Chromosome inheritance from mammalian oocytes to embryos

Final Report Summary - CHROMHERITANCE (Chromosome inheritance from mammalian oocytes to embryos)

One of the most dramatic transitions in biology is the conversion of an egg through fertilisation by sperm to an embryo. In order to generate a healthy embryo, it is critical that the correct set of chromosomes is inherited from the egg. Our work has provided key insights into how this process is controlled in the mouse. We found that the cohesive ties that hold replicated chromosomes together are established in oocytes, the egg precursor cells, during fetal development and are thereafter maintained for months without renewal in the adult mouse. The ties are mediated by the meiotic cohesin complex that is essential for chromosome segregation and production of euploid eggs. However, cohesin abundance on chromosomes decreases with age. The gradual loss of cohesin without functional replacement can potentially explain why egg aneuploidy and trisomic pregnancies like Down's syndrome increase with maternal age.

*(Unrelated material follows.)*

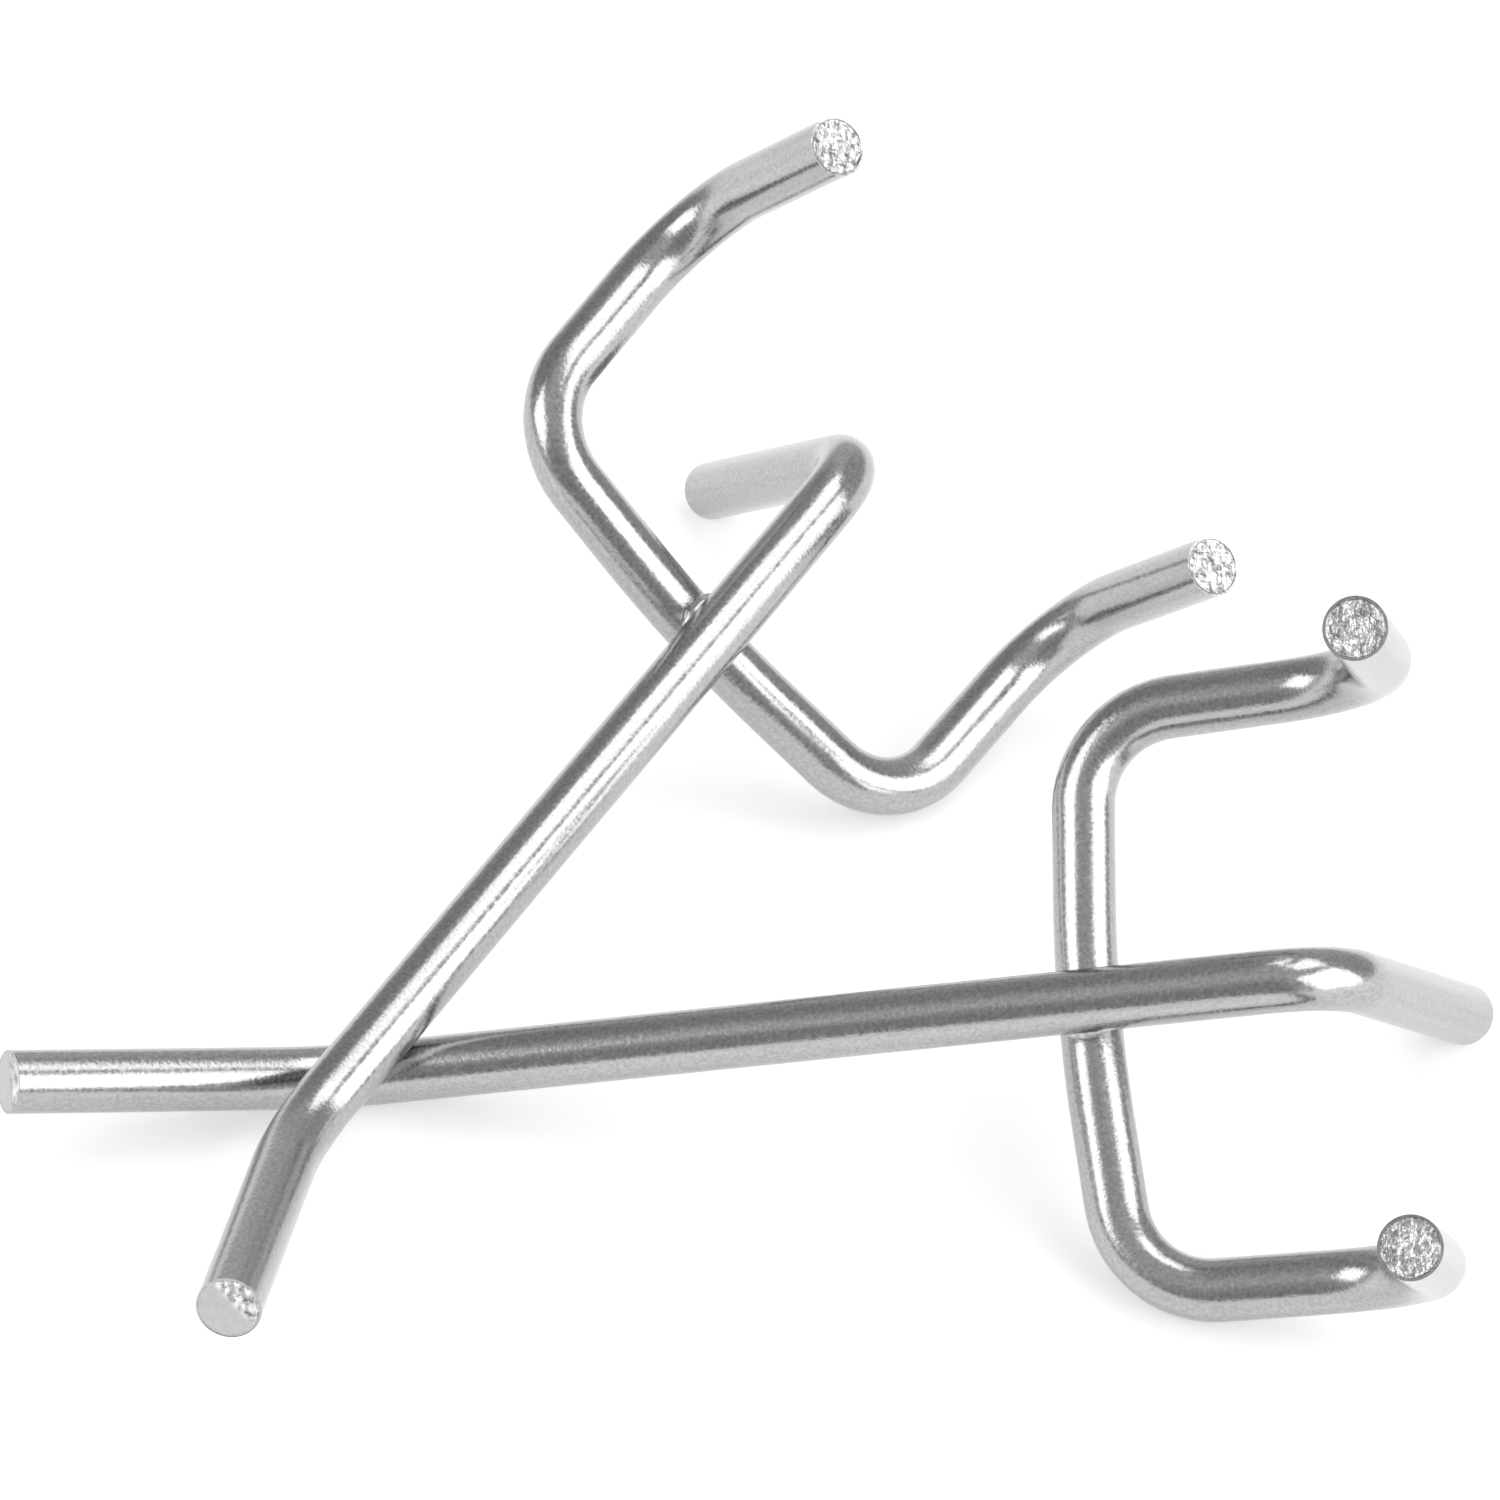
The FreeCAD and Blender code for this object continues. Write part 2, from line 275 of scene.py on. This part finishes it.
# Weld: a flat bead of metal squeezed out between the arm and the crossbar.
weldBead = {
    "rings": ((-0.95, 2.35), (-0.62, 2.75), (-0.3, 2.95), (0.0, 3.0),  # height, then radius
              (0.3, 2.95), (0.62, 2.75), (0.95, 2.35)),
    "height": 2.4447,
    "ripple": 0.22,
    "rippleGrain": 1.1,
    "sides": 64,
    "smoothAngle": 60,
}


def weldPlace():
    bow = prongWire["crossbarBow"]
    crown = bow - (bow / (prongWire["crossbarLength"] / 2)) ** 2 * prongWire["bowRadius"] / 2
    return Vector((-crown, 0, weldBead["height"])) * mm


def squeezeWeld(name):
    centre = weldPlace()
    rings = weldBead["rings"]
    bpy.ops.object.select_all(action="DESELECT")
    bpy.ops.mesh.primitive_circle_add(vertices=weldBead["sides"], radius=rings[0][1] * mm,
                                      fill_type="NOTHING", location=centre + Vector((0, 0, rings[0][0] * mm)))
    weld = bpy.context.object
    weld.name = name
    weld.data.name = name
    bpy.ops.object.transform_apply(location=True, rotation=True, scale=True)
    bpy.ops.object.mode_set(mode="EDIT")
    bpy.ops.mesh.select_mode(type="EDGE")
    bpy.ops.mesh.select_all(action="SELECT")
    for below, ring in zip(rings, rings[1:]):
        bpy.ops.mesh.extrude_region_move(TRANSFORM_OT_translate={"value": (0, 0, (ring[0] - below[0]) * mm)})
        grow = ring[1] / below[1]
        bpy.ops.transform.resize(value=(grow, grow, 1), center_override=centre)
    bpy.ops.mesh.fill_grid(span=weldBead["sides"] // 4)
    bpy.ops.mesh.select_mode(type="EDGE")
    bpy.ops.mesh.select_non_manifold(extend=False, use_wire=False, use_multi_face=False,
                                     use_non_contiguous=False, use_verts=False)
    bpy.ops.mesh.fill_grid(span=weldBead["sides"] // 4)
    bpy.ops.mesh.select_all(action="SELECT")
    bpy.ops.mesh.subdivide(number_cuts=1, smoothness=0.6)
    bpy.ops.mesh.normals_make_consistent(inside=False)
    bpy.ops.object.mode_set(mode="OBJECT")
    weld.data.materials.append(weldSteel)
    everywhere = weld.vertex_groups.new(name="ripple")
    everywhere.add([vertex.index for vertex in weld.data.vertices], 1.0, "REPLACE")
    displace(weld, "ripple", "ripple", weldBead["rippleGrain"], weldBead["ripple"])
    bpy.ops.object.select_all(action="DESELECT")
    weld.select_set(True)
    bpy.ops.object.shade_smooth_by_angle(angle=math.radians(weldBead["smoothAngle"]))
    return weld


# Materials: the plate follows the wire by where each point lay before it was bent.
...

Fertilisation results in the erasure and resetting of epigenetic chromatin marks of the genomes contributed by egg and sperm. Epigenetic reprogramming is considered to be important to generate a totipotent embryo that has the developmental potential to generate all cell types and a whole organism. We developed a single-cell method that revealed a unique reorganisation of 3D chromatin structure during the egg-to-embryo transition and discovered unexpected differences in chromatin structure between maternal and paternal genomes of the single-cell embryo. The paternal genome is reprogrammed by a poorly understood mechanism of active loss of DNA cytosine methylation. Our work provided genetic evidence that this mechanism involves the breaking and repairing of DNA. Importantly, the single-cell embryo monitors this process through a surveillance mechanism that prevents entry into mitosis until reprogrammed DNA lesions are repaired. Our work implies that this mechanism ensures that DNA break-reprogramming is completed within one cell cycle.